# Data for processing start
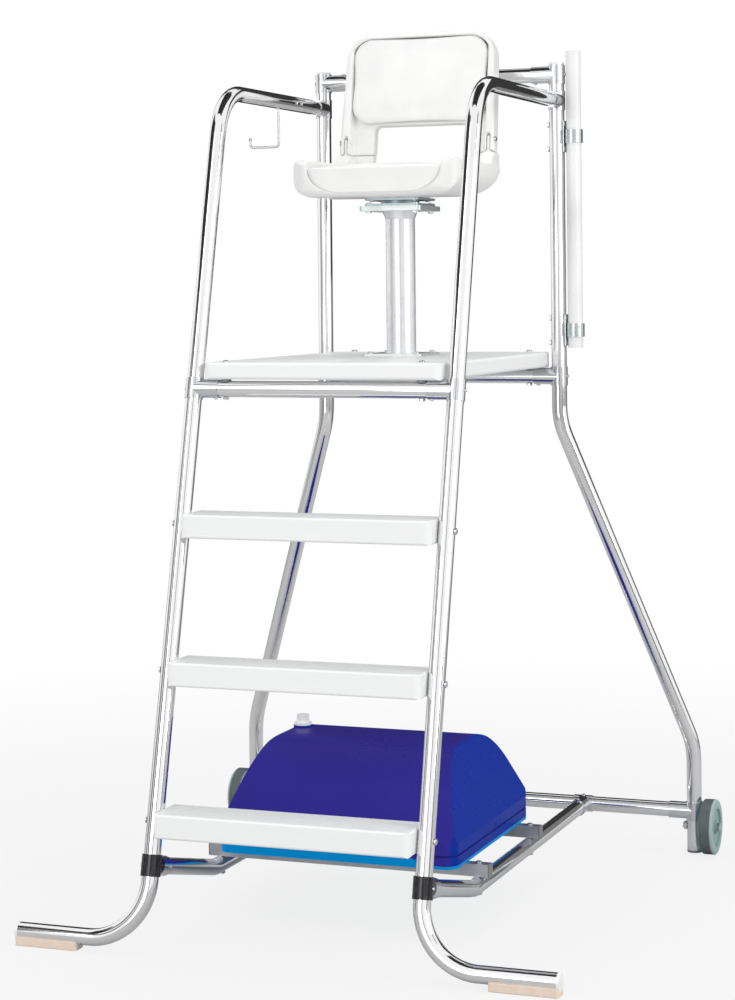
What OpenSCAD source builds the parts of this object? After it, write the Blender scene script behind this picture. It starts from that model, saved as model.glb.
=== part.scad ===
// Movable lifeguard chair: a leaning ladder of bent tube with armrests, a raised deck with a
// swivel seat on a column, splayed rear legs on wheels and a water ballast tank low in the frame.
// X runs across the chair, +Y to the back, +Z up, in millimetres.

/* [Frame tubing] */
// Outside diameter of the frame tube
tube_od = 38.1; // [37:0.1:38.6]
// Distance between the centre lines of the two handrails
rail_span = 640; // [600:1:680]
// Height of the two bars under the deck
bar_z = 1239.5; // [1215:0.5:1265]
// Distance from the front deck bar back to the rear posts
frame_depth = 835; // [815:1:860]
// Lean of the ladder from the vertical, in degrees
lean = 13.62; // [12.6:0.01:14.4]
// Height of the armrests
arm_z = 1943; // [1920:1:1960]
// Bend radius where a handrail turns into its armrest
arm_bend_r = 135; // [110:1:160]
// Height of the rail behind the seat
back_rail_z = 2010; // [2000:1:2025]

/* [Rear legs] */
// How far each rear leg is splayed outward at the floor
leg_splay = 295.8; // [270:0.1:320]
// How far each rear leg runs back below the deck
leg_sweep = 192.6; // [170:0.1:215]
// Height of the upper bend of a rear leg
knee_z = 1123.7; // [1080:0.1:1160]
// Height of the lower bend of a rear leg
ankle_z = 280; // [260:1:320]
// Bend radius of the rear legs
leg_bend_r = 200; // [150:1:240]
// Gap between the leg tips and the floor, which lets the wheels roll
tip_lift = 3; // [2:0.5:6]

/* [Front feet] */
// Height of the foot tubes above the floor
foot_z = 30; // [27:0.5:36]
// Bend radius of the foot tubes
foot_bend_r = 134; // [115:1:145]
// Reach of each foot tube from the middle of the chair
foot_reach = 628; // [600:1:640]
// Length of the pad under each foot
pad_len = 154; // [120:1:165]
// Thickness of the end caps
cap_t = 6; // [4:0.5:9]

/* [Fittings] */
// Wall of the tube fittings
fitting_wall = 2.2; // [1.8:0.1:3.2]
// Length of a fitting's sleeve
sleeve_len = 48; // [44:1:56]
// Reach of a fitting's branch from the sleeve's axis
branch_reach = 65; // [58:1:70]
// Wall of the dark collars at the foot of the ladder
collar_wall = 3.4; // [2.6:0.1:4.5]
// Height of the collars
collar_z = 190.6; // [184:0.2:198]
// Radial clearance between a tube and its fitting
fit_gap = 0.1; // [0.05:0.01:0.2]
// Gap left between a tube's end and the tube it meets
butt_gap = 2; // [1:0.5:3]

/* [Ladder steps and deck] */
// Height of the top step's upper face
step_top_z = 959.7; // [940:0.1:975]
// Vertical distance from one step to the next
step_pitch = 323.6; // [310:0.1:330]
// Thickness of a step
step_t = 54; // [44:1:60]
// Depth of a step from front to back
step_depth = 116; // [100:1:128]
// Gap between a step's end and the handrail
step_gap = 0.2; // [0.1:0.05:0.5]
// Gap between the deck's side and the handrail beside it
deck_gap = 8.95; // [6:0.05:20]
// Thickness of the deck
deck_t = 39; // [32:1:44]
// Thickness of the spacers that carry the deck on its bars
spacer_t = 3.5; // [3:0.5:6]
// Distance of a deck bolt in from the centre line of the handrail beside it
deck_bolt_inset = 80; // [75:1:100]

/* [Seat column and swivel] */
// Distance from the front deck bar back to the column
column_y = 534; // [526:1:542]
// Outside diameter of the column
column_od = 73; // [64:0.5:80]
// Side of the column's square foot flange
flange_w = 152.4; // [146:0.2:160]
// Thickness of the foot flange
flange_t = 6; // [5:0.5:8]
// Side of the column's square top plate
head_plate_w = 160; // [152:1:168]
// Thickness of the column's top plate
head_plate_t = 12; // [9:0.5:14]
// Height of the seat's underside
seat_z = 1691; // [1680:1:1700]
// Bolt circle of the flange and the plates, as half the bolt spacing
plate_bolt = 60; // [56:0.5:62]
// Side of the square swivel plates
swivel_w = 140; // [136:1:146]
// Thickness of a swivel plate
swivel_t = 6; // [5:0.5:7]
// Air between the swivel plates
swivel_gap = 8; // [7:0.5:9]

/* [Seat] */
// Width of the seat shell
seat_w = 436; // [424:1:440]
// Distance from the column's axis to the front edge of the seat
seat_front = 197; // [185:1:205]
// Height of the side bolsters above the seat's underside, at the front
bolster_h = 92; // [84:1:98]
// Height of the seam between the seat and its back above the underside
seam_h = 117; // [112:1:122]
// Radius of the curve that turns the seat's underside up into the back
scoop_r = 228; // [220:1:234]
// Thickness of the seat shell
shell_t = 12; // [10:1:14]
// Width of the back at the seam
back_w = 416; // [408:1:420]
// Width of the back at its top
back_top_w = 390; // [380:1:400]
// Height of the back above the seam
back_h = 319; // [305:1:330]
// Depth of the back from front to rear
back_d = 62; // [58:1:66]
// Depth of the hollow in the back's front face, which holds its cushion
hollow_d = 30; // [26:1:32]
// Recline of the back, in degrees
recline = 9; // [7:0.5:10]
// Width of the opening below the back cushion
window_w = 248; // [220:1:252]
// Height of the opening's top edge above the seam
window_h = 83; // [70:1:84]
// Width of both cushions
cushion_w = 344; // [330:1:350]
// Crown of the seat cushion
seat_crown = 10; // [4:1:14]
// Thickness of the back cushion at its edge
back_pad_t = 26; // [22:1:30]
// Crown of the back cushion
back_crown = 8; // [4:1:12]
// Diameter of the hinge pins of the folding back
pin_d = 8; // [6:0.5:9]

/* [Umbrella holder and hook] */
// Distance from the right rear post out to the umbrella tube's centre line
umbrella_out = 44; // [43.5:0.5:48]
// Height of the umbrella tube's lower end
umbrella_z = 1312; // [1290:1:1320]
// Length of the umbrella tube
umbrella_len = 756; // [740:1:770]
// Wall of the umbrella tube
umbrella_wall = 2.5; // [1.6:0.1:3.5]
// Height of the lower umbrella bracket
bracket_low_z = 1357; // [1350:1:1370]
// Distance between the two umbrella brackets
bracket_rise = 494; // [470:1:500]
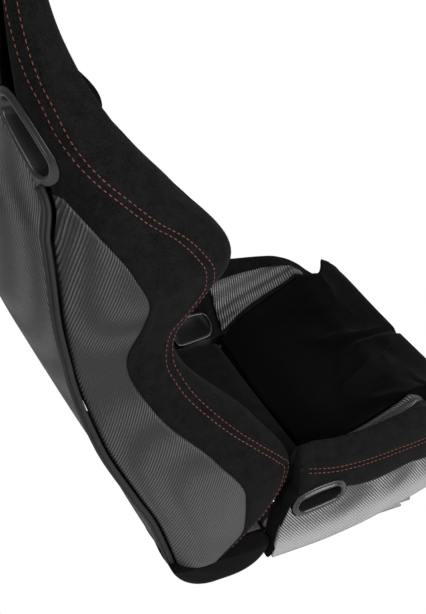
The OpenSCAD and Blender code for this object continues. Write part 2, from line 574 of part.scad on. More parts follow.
# Data for processing end
▶ [Written problem] Exactly reproduce every line found in the records.

▶ [Result of the exercise]
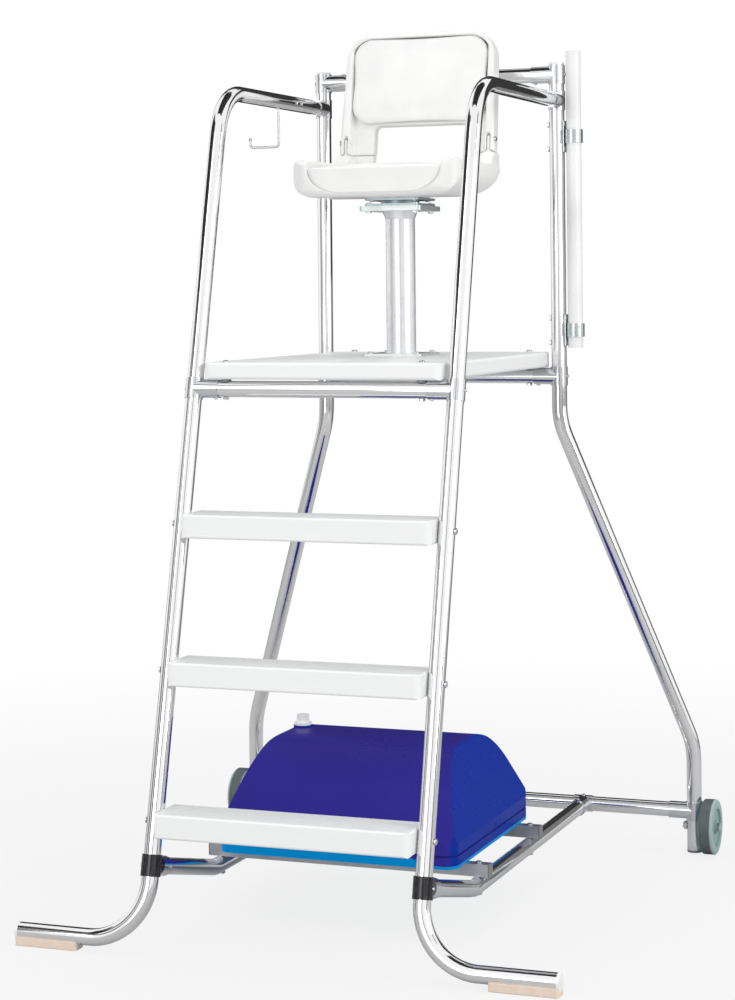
What OpenSCAD source builds the parts of this object? After it, write the Blender scene script behind this picture. It starts from that model, saved as model.glb.
=== part.scad ===
// Movable lifeguard chair: a leaning ladder of bent tube with armrests, a raised deck with a
// swivel seat on a column, splayed rear legs on wheels and a water ballast tank low in the frame.
// X runs across the chair, +Y to the back, +Z up, in millimetres.

/* [Frame tubing] */
// Outside diameter of the frame tube
tube_od = 38.1; // [37:0.1:38.6]
// Distance between the centre lines of the two handrails
rail_span = 640; // [600:1:680]
// Height of the two bars under the deck
bar_z = 1239.5; // [1215:0.5:1265]
// Distance from the front deck bar back to the rear posts
frame_depth = 835; // [815:1:860]
// Lean of the ladder from the vertical, in degrees
lean = 13.62; // [12.6:0.01:14.4]
// Height of the armrests
arm_z = 1943; // [1920:1:1960]
// Bend radius where a handrail turns into its armrest
arm_bend_r = 135; // [110:1:160]
// Height of the rail behind the seat
back_rail_z = 2010; // [2000:1:2025]

/* [Rear legs] */
// How far each rear leg is splayed outward at the floor
leg_splay = 295.8; // [270:0.1:320]
// How far each rear leg runs back below the deck
leg_sweep = 192.6; // [170:0.1:215]
// Height of the upper bend of a rear leg
knee_z = 1123.7; // [1080:0.1:1160]
// Height of the lower bend of a rear leg
ankle_z = 280; // [260:1:320]
// Bend radius of the rear legs
leg_bend_r = 200; // [150:1:240]
// Gap between the leg tips and the floor, which lets the wheels roll
tip_lift = 3; // [2:0.5:6]

/* [Front feet] */
// Height of the foot tubes above the floor
foot_z = 30; // [27:0.5:36]
// Bend radius of the foot tubes
foot_bend_r = 134; // [115:1:145]
// Reach of each foot tube from the middle of the chair
foot_reach = 628; // [600:1:640]
// Length of the pad under each foot
pad_len = 154; // [120:1:165]
// Thickness of the end caps
cap_t = 6; // [4:0.5:9]

/* [Fittings] */
// Wall of the tube fittings
fitting_wall = 2.2; // [1.8:0.1:3.2]
// Length of a fitting's sleeve
sleeve_len = 48; // [44:1:56]
// Reach of a fitting's branch from the sleeve's axis
branch_reach = 65; // [58:1:70]
// Wall of the dark collars at the foot of the ladder
collar_wall = 3.4; // [2.6:0.1:4.5]
// Height of the collars
collar_z = 190.6; // [184:0.2:198]
// Radial clearance between a tube and its fitting
fit_gap = 0.1; // [0.05:0.01:0.2]
// Gap left between a tube's end and the tube it meets
butt_gap = 2; // [1:0.5:3]

/* [Ladder steps and deck] */
// Height of the top step's upper face
step_top_z = 959.7; // [940:0.1:975]
// Vertical distance from one step to the next
step_pitch = 323.6; // [310:0.1:330]
// Thickness of a step
step_t = 54; // [44:1:60]
// Depth of a step from front to back
step_depth = 116; // [100:1:128]
// Gap between a step's end and the handrail
step_gap = 0.2; // [0.1:0.05:0.5]
// Gap between the deck's side and the handrail beside it
deck_gap = 8.95; // [6:0.05:20]
// Thickness of the deck
deck_t = 39; // [32:1:44]
// Thickness of the spacers that carry the deck on its bars
spacer_t = 3.5; // [3:0.5:6]
// Distance of a deck bolt in from the centre line of the handrail beside it
deck_bolt_inset = 80; // [75:1:100]

/* [Seat column and swivel] */
// Distance from the front deck bar back to the column
column_y = 534; // [526:1:542]
// Outside diameter of the column
column_od = 73; // [64:0.5:80]
// Side of the column's square foot flange
flange_w = 152.4; // [146:0.2:160]
// Thickness of the foot flange
flange_t = 6; // [5:0.5:8]
// Side of the column's square top plate
head_plate_w = 160; // [152:1:168]
// Thickness of the column's top plate
head_plate_t = 12; // [9:0.5:14]
// Height of the seat's underside
seat_z = 1691; // [1680:1:1700]
// Bolt circle of the flange and the plates, as half the bolt spacing
plate_bolt = 60; // [56:0.5:62]
// Side of the square swivel plates
swivel_w = 140; // [136:1:146]
// Thickness of a swivel plate
swivel_t = 6; // [5:0.5:7]
// Air between the swivel plates
swivel_gap = 8; // [7:0.5:9]

/* [Seat] */
// Width of the seat shell
seat_w = 436; // [424:1:440]
// Distance from the column's axis to the front edge of the seat
seat_front = 197; // [185:1:205]
// Height of the side bolsters above the seat's underside, at the front
bolster_h = 92; // [84:1:98]
// Height of the seam between the seat and its back above the underside
seam_h = 117; // [112:1:122]
// Radius of the curve that turns the seat's underside up into the back
scoop_r = 228; // [220:1:234]
// Thickness of the seat shell
shell_t = 12; // [10:1:14]
// Width of the back at the seam
back_w = 416; // [408:1:420]
// Width of the back at its top
back_top_w = 390; // [380:1:400]
// Height of the back above the seam
back_h = 319; // [305:1:330]
// Depth of the back from front to rear
back_d = 62; // [58:1:66]
// Depth of the hollow in the back's front face, which holds its cushion
hollow_d = 30; // [26:1:32]
// Recline of the back, in degrees
recline = 9; // [7:0.5:10]
// Width of the opening below the back cushion
window_w = 248; // [220:1:252]
// Height of the opening's top edge above the seam
window_h = 83; // [70:1:84]
// Width of both cushions
cushion_w = 344; // [330:1:350]
// Crown of the seat cushion
seat_crown = 10; // [4:1:14]
// Thickness of the back cushion at its edge
back_pad_t = 26; // [22:1:30]
// Crown of the back cushion
back_crown = 8; // [4:1:12]
// Diameter of the hinge pins of the folding back
pin_d = 8; // [6:0.5:9]

/* [Umbrella holder and hook] */
// Distance from the right rear post out to the umbrella tube's centre line
umbrella_out = 44; // [43.5:0.5:48]
// Height of the umbrella tube's lower end
umbrella_z = 1312; // [1290:1:1320]
// Length of the umbrella tube
umbrella_len = 756; // [740:1:770]
// Wall of the umbrella tube
umbrella_wall = 2.5; // [1.6:0.1:3.5]
// Height of the lower umbrella bracket
bracket_low_z = 1357; // [1350:1:1370]
// Distance between the two umbrella brackets
bracket_rise = 494; // [470:1:500]
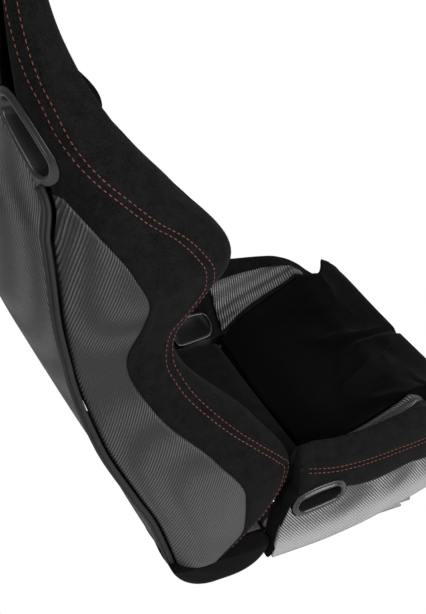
The OpenSCAD and Blender code for this object continues. Write part 2, from line 574 of part.scad on. More parts follow.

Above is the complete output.